Rep. Doug Collins (R-GA) apologized for accusing Democrats of being “in love” with terrorists. Said Collins: “Let me be clear: I do not believe Democrats are in love with terrorists, and I apologize for what I said earlier this week.”
David Brooks: “Donald Trump is impulse-driven, ignorant, narcissistic and intellectually dishonest. So you’d think that those of us in the anti-Trump camp would go out of our way to show we’re not like him — that we are judicious, informed, mature and reasonable.”
“But the events of the past week have shown that the anti-Trump echo chamber is becoming a mirror image of Trump himself — overwrought, uncalibrated and incapable of having an intelligent conversation about any complex policy problem.”
President Trump has failed in his legal bid to throw out a defamation lawsuit filed against him from advice columnist E. Jean Carroll, who accuses Trump of raping her 24 years ago, the New York Times reports.
Wall Street Journal: “For decades, Donald Trump has depended on loyalists to take care of especially sensitive and difficult tasks. These guardians of his image—including the Red-baiter Roy Cohn, the tabloid publisher David Pecker and the lawyer Michael Cohen —learned a hard lesson from their service. They pledged fealty to Mr. Trump and dedicated themselves to shielding him.
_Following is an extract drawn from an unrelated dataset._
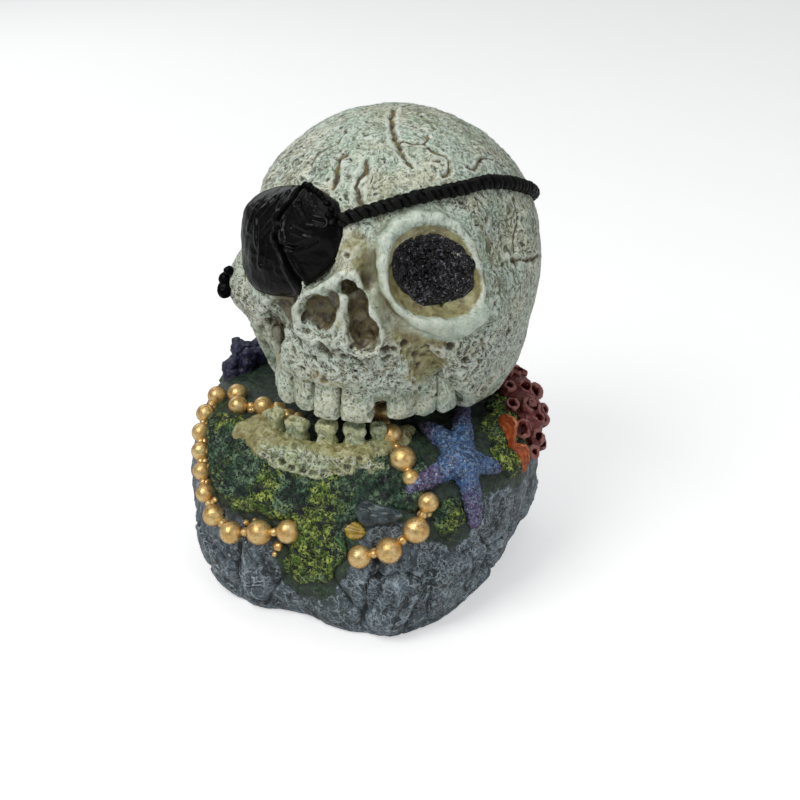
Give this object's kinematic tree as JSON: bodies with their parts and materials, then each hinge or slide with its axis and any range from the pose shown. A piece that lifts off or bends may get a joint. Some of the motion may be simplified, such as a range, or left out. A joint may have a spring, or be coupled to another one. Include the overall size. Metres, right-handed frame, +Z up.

For a while, they became wealthier and more powerful through their association with him. But Mr. Trump ultimately offered little back in protection or respect.”
Axios: “As Taiwan’s January 11 presidential election approaches, the Chinese government is spreading disinformation and taking coercive political maneuvers aimed at convincing voters Taiwan is helpless without China.”
Nikkea Asian Review: Five things to know a day before Taiwan elections.
Texas Gov. Greg Abbott (R) said the state will reject the resettlement of new refugees, becoming the first state known to do so under a recent Trump administration order, the AP reports.